Believe in the legend
King Arthur

Stars Clive Owen, Stephen Dillane, Keira Knightley, Ioann Gruffudd, Stellan Skarsgard, Ray Winstone, Hugh Dancey, Schweiger and Joel Edgerton.
Rated M.

Reviewer: LT Simone Heyer


Rating:

IMAGINE being the son in your family (for some of you that won’t be hard).

Then imagine being plucked from your family as a child, and riding off into the sunset with a bunch of burly Romans to be a hired gun for the next 15 years.

Sure, the story of King Arthur is a myth, but this is how Lancelot (Gruffudd) came to be one of the knights of the Round Table.

Arthur (Owen) – who’s not yet the King – and his knights protect Roman interests in England from Merlin’s Woads (the indigenous population).

They’re well-known in the region for being cold-hearted killers, who, despite their small number, can whop the nastiest crowd.

Shoot forward a few years and the pagan knights are at the end of their tenure.

They’re about to get discharged from the Roman forces when they are asked to do one more mission as a special favour to the Pope.

Arthur is disgusted, but soon the group saddles up to do Rome’s bidding one more time and we know that it’s going to be the end of the line for most of them.

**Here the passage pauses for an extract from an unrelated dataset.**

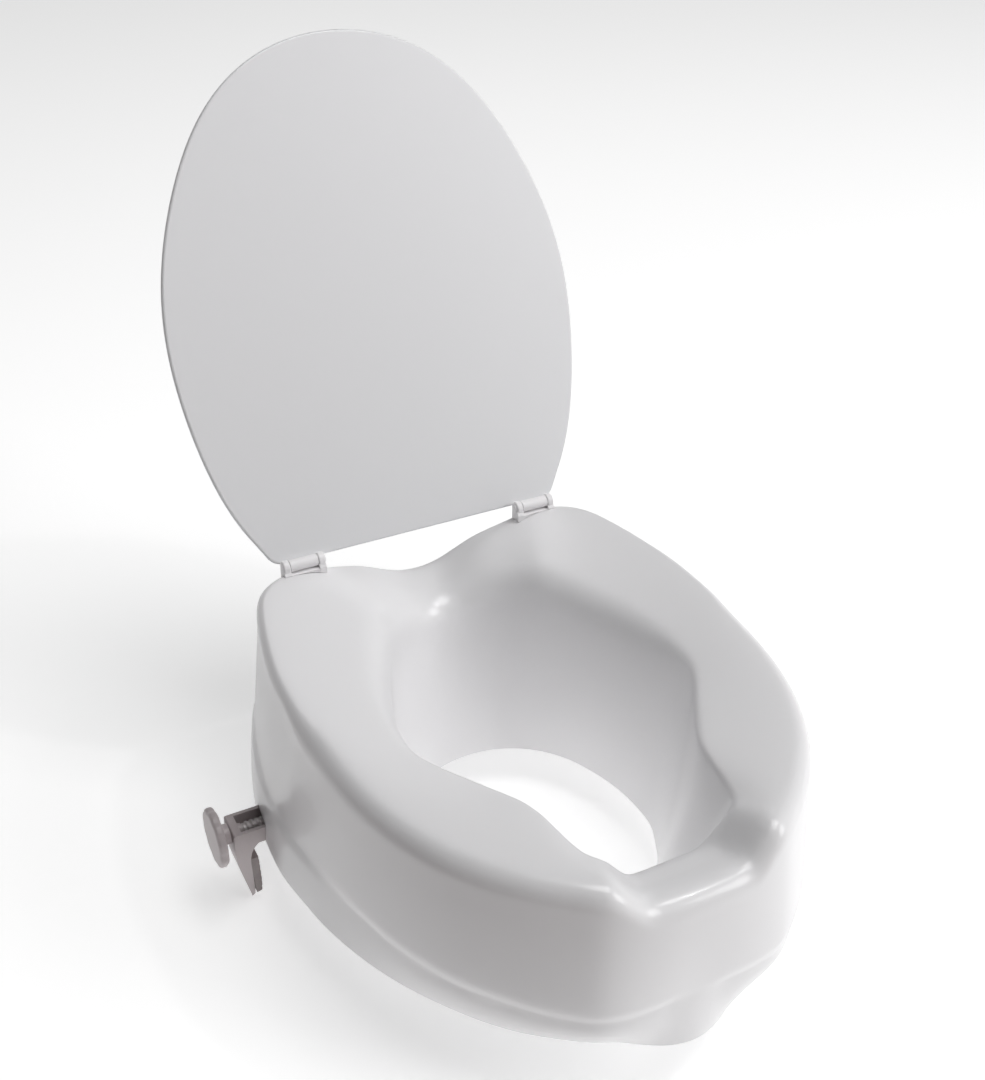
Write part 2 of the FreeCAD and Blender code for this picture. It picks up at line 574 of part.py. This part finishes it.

As Arthur approaches Hadrian’s Wall from the south, the Saxons are closing in from the north and there begins the cat-and-mouse pursuit for Britain.

Along the way we meet Woad Guinevere (Knightley), who’s feisty enough to charm the knights, and brave enough to back them up on the battlefield. Now King Arthur isn’t your usual Jerry Bruckheimer-style all-singing, all-dancing Hollywood blockbuster.

It has a modest-budget feel that think brings more class and authority to the film. It’s not one of those films that is made great because of special effects.

The cast is fantastic – all the Knights are low-level on the fame scale and are perfect in the battlehardened knight role. Australian Joel Edgerton, who plays Gawain, was made for the part.

He’s knight through and through. His laid-back-yet-rugged look makes him very believable. Keira Knightley proved her action- history genre prowess with Pirates of the Caribbean.

At least King Arthur she gets to wield some weapons.

King Arthur is a great movie, though quite long at 125 minutes.

It explores the myth of the legend without being a cash-filled epic, and is thoroughly believable.